There are obligations on employers that go with these free trade and labor mobility arguments. The essential one to me is always to prepare the workforce for higher value added and therefore higher wage work. It's the only credible counter to the charge of migration of work to low wage countries. I like our record here, it's revealing and persuasive. Six years ago United Technologies started what we call our Employee Scholar Program. It is the best set of benefits in the world to encourage employees to go back to school for college and advanced degrees. We pay all tuition and related costs. We provide paid time off from work, up to three hours weekly, which is more than three weeks annually. We don't limit coursework, you can be an engineer and study law or an hourly paid employee and study English literature or a foreign language. We recognize degree attainment in the United States with $10,000 worth of common stock of United Technologies Corporation, and scaled to prevailing wage rates elsewhere.
Most persuasive are the results. Since 1996, employees have earned more than 9000 degrees. We have invested $275 million in their futures. Fifteen percent of the U.S. workforce is presently enrolled in coursework, almost 12,000 employees. More than a quarter of the participants are hourly paid employees. Almost half of the degrees are advanced level. The program extends internationally, with 2000 participants outside the United States. Degree attainment is far flung, for example, 45 in China, 18 in Colombia, 3 in the Czech Republic, 61 in Korea, 19 in South Africa, 4 in Indonesia, and one each in Zimbabwe, Brunei, and (yes) Afghanistan.

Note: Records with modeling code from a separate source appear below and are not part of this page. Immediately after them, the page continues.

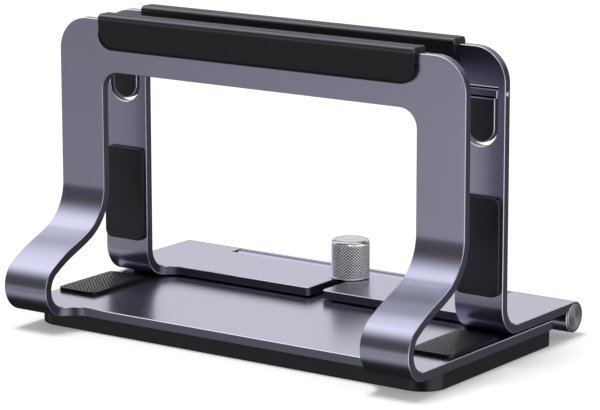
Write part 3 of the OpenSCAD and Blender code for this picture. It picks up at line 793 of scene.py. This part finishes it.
def base_pad():
    """Slab below the base plate, open behind for the folded leaf, with soft lower edges."""
    side, front, back, nose, r = 119.0, FRONT_Y - 25.8876, FRONT_Y + 82.8, 13.0, 3.0
    gap, mouth = 85.0, HINGE_Y - 63.3
    view = np.concatenate([
        arc((side - nose, front + nose), nose, -90, 0, 4.0), arc((side - r, back - r), r, 0, 90),
        [(gap, back), (gap, mouth), (-gap, mouth), (-gap, back)],
        arc((-side + r, back - r), r, 90, 180), arc((-side + nose, front + nose), nose, 180, 270, 4.0)])
    data = plate([view], BASE_Z, level_face(0.0), steps={0: round_edge(0.5, BASE_Z, 0.9)},
                 groups=(0, 0, 0))
    piece("base_rubber_pad", "base", "base_rubber", *data[:2], [BASE_RUBBER],
          replaces=["base_pad"], sharp=40.0)


def hooks():
    """Hooks in the uprights' cut-outs: a plate with a shallow tray for its pad, and a bar on the pin."""
    face, back = REAR_Y + 0.2, REAR_Y + 4.3
    half, tray, tray_top, tray_depth, pad_thick = 7.6, 7.0, 128.2, 1.7, 1.75
    lug_r, bore_r, bar_half, shoulder = 2.5, 1.25, 8.8, 1.39
    for side, word in ((-1, "left"), (1, "right")):
        leaf_view = np.concatenate([
            arc((0.0, HOOK_FOOT_Z), half, 180, 360, 5.0),
            [(half, HOOK_PIN_Z - bore_r), (-half, HOOK_PIN_Z - bore_r)]])
        tray_view = np.concatenate([
            arc((0.0, HOOK_FOOT_Z), tray, 180, 360, 5.0), [(tray, tray_top), (-tray, tray_top)]])
        shift = np.array([side * HOOK_X, 0.0])
        leaf = plate([leaf_view + shift, tray_view + shift], back - face, upright_face(face), edge=0.25,
                     steps={1: [(0.0, 0.0), (0.0, tray_depth)]}, blind=[1])
        bar_view = np.concatenate([
            [(face, HOOK_PIN_Z - lug_r), (back, HOOK_PIN_Z - lug_r), (back, HOOK_PIN_Z + shoulder)],
            arc((HOOK_PIN_Y, HOOK_PIN_Z), lug_r, 34.9, 145.1, 8.0)[1:-1],
            [(face, HOOK_PIN_Z + shoulder)]])
        bore = arc((HOOK_PIN_Y, HOOK_PIN_Z), bore_r, 0, 345, 15.0)
        bar = plate([bar_view, bore], 2 * bar_half, side_face(side * HOOK_X - bar_half), edge=0.3,
                    steps={1: [(0.0, 0.0), (0.0, 2 * bar_half)]})
        points, faces, kinds = join(leaf, bar)
        piece(f"{word}_hook_plate", f"{word}_hook", "anodised_sheet", points, faces, SHEET_FINISH, kinds,
              replaces=[f"{word}_hook"])
        pad = plate([tray_view * (0.985, 1.0) + shift], pad_thick, upright_face(face + tray_depth, -1.0),
                    steps={0: round_edge(0.3, pad_thick)}, groups=(0, 0, 0))
        piece(f"{word}_hook_rubber", f"{word}_hook", "silicone", *pad[:2], [SILICONE],
              replaces=[f"{word}_hook_pad"], sharp=40.0)


side_pads()
seat_pads()
base_pad()
hooks()


def revolved(profile, centre, axis, count):
    """A profile of (radius, height) turned round an axis, with a closed pole at each end."""
    turn = 2 * math.pi * np.arange(count) / count
    radius, height = np.asarray(profile, float).T
    ring = np.stack([
        radius[1:-1, None] * np.cos(turn), radius[1:-1, None] * np.sin(turn),
        np.repeat(height[1:-1, None], count, 1)], -1).reshape(-1, 3)
    return close_turned(ring, height, len(radius) - 2, count, centre, axis)


def close_turned(ring, height, rows, count, centre, axis):
    """Quads round the rings, fans to both poles, and the form set up along its axis."""
    points = np.concatenate([ring, [(0.0, 0.0, height[0]), (0.0, 0.0, height[-1])]])
    index = np.arange(rows * count).reshape(rows, count)
    a0, a1 = index[:-1], index[1:]
    faces = np.stack([a0, np.roll(a0, -1, 1), np.roll(a1, -1, 1), a1], -1).reshape(-1, 4).tolist()
    low, high = rows * count, rows * count + 1
    first, last = index[0], index[-1]
    faces += np.column_stack([np.roll(first, -1), first, np.full(count, low)]).tolist()
    faces += np.column_stack([last, np.roll(last, -1), np.full(count, high)]).tolist()
    u = np.concatenate([np.tile(np.arange(count) / count, rows), [0.5, 0.5]])
    v = np.concatenate([np.repeat(np.arange(rows) / rows, count), [0.0, 1.0]])
    if axis == "x":
        points = points[:, [2, 0, 1]]
    elif axis == "-x":
        points = np.column_stack([-points[:, 2], points[:, 1], points[:, 0]])
    return points + np.asarray(centre, float), faces, np.column_stack([u, v])


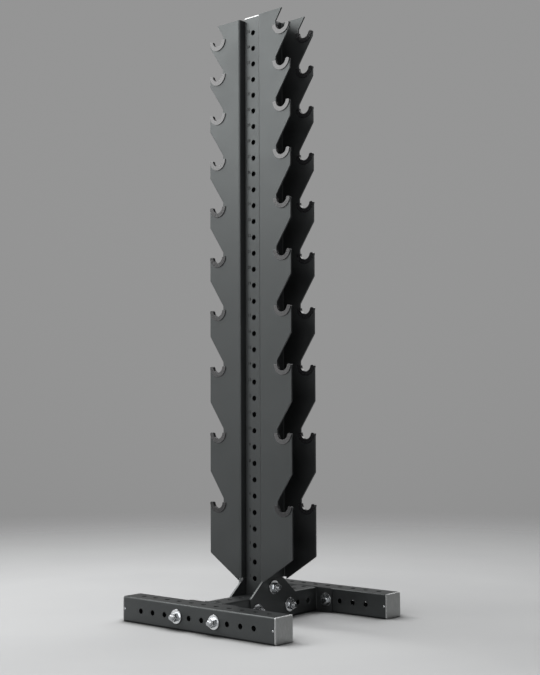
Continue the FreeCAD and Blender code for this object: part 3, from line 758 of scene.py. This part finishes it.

UTC steps up to global standards. Critics say multinationals export unsafe or polluting work. Emphatically not so. We were early among American corporations to adopt globally uniform environment, health & and safety standards, in 1994. Many have followed since. The fact is that you won't find a different work practice or standard anywhere in our company, and this is the only way any one of us can come to work and hold up his head each day.
The Clinton Administration in 1995 called for Model Business Principles as a potential code of conduct for American multinationals. The elements were the right ones: (1) safe and healthy workplaces, (2) rights to organize and bargain collectively, (3) responsible environmental practices, (4) compliance with law, and (5) good citizenship broadly defined. Although not adopted, UTC at the time supported these principles and still does.
Productivity and globalization are the engines for better lives. But they must be tempered with responsible practices that reinforce opportunities for all and guarantee basic and essential rights. Free trade, free investment flows, and labor mobility are essential to generating productivity and incomes for all. Guaranteeing opportunities and providing basic protections are the offsets and should be readily and freely offered. This equation works. The only requirement on employees is their willingness to rise to the challenges of making themselves better every day.
Our world is not about a race to the bottom, it's in fact directly the opposite, a race to the top.